[Aim of the exercise]
Your task is to copy every line of the entries that contains "code".

## start

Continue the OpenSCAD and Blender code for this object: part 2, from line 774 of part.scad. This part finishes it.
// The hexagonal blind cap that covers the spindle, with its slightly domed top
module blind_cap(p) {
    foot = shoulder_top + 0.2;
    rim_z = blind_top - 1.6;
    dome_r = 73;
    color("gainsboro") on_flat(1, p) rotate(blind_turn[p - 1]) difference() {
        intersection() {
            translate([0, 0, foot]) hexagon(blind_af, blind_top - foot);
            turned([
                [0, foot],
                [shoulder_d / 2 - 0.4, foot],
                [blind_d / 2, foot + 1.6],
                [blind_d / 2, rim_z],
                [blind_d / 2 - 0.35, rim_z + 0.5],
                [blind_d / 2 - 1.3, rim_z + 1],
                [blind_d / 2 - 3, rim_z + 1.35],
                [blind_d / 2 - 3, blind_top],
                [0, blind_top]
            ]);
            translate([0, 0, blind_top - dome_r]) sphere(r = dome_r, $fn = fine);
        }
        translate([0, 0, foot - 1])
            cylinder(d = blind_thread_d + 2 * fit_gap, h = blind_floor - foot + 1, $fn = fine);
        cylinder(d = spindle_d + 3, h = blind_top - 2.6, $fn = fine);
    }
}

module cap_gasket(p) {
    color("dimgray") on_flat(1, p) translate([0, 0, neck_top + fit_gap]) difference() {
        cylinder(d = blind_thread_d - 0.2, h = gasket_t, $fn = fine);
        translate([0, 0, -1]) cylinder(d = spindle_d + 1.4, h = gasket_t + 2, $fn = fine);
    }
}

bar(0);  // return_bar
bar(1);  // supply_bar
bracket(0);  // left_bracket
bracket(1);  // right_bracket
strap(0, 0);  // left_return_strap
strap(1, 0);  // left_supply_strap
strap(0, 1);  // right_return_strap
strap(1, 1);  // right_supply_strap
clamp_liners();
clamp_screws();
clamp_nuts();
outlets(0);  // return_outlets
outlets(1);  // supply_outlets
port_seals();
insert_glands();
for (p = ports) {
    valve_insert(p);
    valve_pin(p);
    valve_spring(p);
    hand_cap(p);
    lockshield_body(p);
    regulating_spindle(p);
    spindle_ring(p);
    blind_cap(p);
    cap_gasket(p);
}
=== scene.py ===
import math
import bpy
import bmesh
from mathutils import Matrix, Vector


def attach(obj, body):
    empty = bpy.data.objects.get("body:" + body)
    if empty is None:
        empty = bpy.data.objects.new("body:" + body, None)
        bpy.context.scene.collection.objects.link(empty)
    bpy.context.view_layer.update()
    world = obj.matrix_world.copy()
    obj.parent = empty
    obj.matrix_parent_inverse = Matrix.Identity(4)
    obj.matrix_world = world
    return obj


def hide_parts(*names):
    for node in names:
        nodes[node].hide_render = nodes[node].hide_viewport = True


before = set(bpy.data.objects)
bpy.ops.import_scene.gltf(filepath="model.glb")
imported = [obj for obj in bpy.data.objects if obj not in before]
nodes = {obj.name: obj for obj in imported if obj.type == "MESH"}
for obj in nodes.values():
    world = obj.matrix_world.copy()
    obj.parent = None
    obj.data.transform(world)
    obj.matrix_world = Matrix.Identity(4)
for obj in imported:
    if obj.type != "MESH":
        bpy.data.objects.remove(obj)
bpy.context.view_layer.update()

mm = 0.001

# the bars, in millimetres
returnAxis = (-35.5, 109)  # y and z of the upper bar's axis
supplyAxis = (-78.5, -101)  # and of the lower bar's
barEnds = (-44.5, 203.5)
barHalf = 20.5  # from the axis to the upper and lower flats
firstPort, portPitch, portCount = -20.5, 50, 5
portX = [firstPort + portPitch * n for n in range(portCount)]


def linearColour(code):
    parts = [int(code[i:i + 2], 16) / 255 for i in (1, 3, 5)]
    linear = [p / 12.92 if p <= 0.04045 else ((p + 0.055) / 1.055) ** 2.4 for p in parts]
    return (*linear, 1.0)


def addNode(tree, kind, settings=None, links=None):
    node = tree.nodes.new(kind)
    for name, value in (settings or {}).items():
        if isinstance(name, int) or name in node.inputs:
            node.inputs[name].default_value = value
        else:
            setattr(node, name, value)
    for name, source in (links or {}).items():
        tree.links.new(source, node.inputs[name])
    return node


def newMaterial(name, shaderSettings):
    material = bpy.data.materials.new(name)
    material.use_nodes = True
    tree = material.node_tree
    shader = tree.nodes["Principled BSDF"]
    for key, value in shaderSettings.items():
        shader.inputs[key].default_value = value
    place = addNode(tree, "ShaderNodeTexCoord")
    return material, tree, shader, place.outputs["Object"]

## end
## start

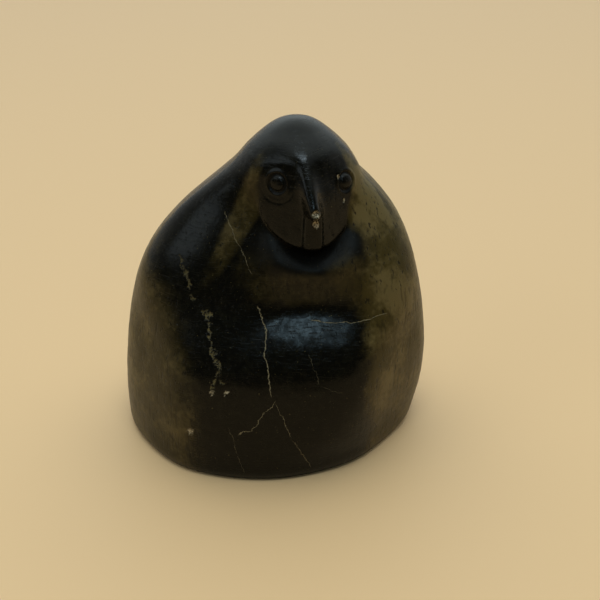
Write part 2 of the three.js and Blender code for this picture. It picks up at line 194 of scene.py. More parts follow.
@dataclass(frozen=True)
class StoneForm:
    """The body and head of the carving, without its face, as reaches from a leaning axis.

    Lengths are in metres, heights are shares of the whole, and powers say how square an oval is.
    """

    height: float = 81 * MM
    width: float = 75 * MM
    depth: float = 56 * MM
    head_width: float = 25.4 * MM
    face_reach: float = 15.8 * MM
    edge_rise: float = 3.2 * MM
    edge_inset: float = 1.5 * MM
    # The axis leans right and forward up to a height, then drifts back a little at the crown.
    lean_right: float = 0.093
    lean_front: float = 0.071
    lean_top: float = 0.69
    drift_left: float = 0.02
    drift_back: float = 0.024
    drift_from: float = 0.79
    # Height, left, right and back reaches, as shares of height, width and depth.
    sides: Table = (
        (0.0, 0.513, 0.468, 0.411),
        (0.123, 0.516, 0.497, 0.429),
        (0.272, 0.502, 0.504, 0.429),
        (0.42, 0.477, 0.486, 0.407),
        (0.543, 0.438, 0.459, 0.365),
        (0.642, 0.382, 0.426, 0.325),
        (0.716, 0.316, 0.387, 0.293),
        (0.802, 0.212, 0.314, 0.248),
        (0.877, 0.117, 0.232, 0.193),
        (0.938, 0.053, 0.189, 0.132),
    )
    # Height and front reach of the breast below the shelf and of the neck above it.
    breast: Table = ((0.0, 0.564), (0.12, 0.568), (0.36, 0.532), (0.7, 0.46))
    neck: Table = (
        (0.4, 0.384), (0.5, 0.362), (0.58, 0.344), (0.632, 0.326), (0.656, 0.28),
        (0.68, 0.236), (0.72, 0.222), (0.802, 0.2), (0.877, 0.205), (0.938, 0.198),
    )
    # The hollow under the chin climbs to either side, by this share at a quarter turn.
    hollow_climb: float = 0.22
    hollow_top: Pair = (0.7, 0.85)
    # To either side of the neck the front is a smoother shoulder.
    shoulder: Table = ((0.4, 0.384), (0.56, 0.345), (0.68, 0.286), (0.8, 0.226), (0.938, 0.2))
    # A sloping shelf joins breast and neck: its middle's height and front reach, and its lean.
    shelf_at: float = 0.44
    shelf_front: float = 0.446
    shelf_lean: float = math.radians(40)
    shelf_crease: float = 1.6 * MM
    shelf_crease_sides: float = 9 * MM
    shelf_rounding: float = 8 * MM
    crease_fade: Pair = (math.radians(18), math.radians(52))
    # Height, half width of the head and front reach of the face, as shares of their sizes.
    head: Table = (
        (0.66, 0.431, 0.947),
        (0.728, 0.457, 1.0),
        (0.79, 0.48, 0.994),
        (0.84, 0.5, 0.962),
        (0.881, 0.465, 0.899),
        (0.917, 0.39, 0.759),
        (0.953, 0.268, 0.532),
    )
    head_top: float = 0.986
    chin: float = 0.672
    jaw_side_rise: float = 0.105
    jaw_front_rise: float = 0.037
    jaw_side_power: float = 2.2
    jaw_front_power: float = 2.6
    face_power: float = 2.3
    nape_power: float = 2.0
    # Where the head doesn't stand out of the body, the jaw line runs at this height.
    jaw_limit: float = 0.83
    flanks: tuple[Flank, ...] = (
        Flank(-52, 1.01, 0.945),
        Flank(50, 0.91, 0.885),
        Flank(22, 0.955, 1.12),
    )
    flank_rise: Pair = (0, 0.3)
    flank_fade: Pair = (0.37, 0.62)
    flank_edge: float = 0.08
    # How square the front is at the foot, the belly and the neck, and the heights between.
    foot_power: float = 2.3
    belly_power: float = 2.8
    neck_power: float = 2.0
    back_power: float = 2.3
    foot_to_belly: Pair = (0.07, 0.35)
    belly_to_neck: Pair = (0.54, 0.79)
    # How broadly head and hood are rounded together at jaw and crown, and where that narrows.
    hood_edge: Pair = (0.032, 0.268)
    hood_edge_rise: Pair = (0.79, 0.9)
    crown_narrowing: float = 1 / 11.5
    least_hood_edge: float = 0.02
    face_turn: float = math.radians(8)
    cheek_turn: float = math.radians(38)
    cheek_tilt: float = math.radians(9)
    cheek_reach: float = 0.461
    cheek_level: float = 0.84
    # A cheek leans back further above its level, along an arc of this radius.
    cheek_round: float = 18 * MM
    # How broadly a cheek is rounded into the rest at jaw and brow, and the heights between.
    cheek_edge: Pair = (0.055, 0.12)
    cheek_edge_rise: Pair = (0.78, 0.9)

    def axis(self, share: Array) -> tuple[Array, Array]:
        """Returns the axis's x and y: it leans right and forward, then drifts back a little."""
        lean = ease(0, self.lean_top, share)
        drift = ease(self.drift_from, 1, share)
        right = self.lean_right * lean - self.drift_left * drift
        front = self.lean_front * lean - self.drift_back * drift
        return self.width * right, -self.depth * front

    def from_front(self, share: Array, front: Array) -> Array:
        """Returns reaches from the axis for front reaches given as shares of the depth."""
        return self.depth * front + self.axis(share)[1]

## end

[Final result]
Continue the OpenSCAD and Blender code for this object: part 2, from line 774 of part.scad. This part finishes it.
def linearColour(code):
    parts = [int(code[i:i + 2], 16) / 255 for i in (1, 3, 5)]
Write part 2 of the three.js and Blender code for this picture. It picks up at line 194 of scene.py. More parts follow.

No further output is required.